XI. Darius n’eut pas plutôt traversé l’Hellespont, qu’il se rendit à Sardes, où, s’étant rappelé le service d’Histiée de Milet et l’avis de Coès de Mitylène, il les manda en cette ville, et remit à leur choix la récompense qu’ils désiraient. Histiée, qui était déjà tyran de Milet, ne souhaitait point d’autre tyrannie[1] ; il se contenta de demander Myrcine, canton des Édoniens, où il avait intention de bâtir une ville. Quant à Coès, comme il n’était point tyran, mais simple particulier, il choisit la tyrannie de Mitylène. Ayant obtenu tous les deux ce qu’ils désiraient, ils se mirent en route.

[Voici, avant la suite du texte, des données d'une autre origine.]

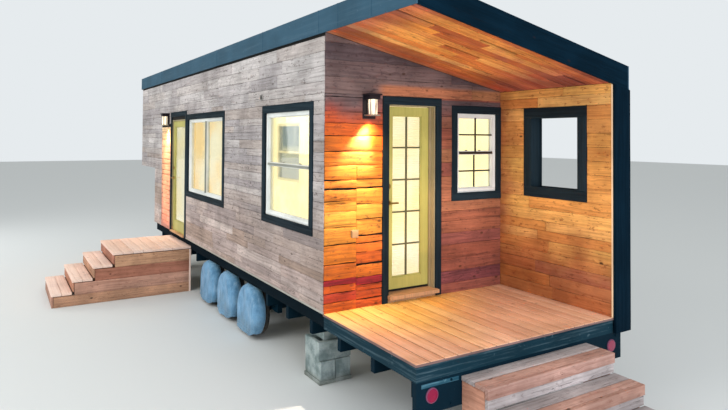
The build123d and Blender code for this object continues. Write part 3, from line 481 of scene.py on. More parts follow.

XII. Un spectacle dont Darius fut témoin fit naître à ce prince l’envie d’ordonner à Mégabyse de transporter les Pæoniens d’Europe en Asie. Pigrès et Mastyès, tous deux Pæoniens, aspiraient à devenir tyrans de leur patrie. Dès que Darius eut repassé en Asie, ils se rendirent à Sardes avec leur sœur, qui était belle et d’une taille avantageuse ; et ayant épié l’occasion où ce prince était assis dans le faubourg des Lydiens, ils parèrent leur sœur le mieux qu’ils purent, et l’envoyèrent quérir de l’eau. Elle portait un vase sur la tête, menait un cheval par la bride, qui était entortillée autour de son bras, et filait du lin. Darius, la voyant passer, y fit d’autant plus d’attention que sa conduite était contraire aux usages des femmes de Perse, de Lydie, et même du reste de l’Asie. Cette raison la lui ayant fait remarquer, il ordonna à quelques-uns de ses gardes de la suivre, et d’observer ce qu’elle ferait de son cheval. Ils la suivirent ; elle alla à la rivière, fit boire son cheval, et, ayant rempli d’eau sa cruche, elle revint par le même chemin, sa cruche sur la tête, la bride du cheval passée autour du bras, et tournant son fuseau.

XIII. Darius, étonné du rapport de ses gardes et de ce qu’il avait vu lui-même, se la fit amener. Lorsqu’elle fut devant lui, ses frères, qui observaient tout d’un lieu voisin,

  1. La tyrannie est l’état du tyran, comme le royaume est celui du roi.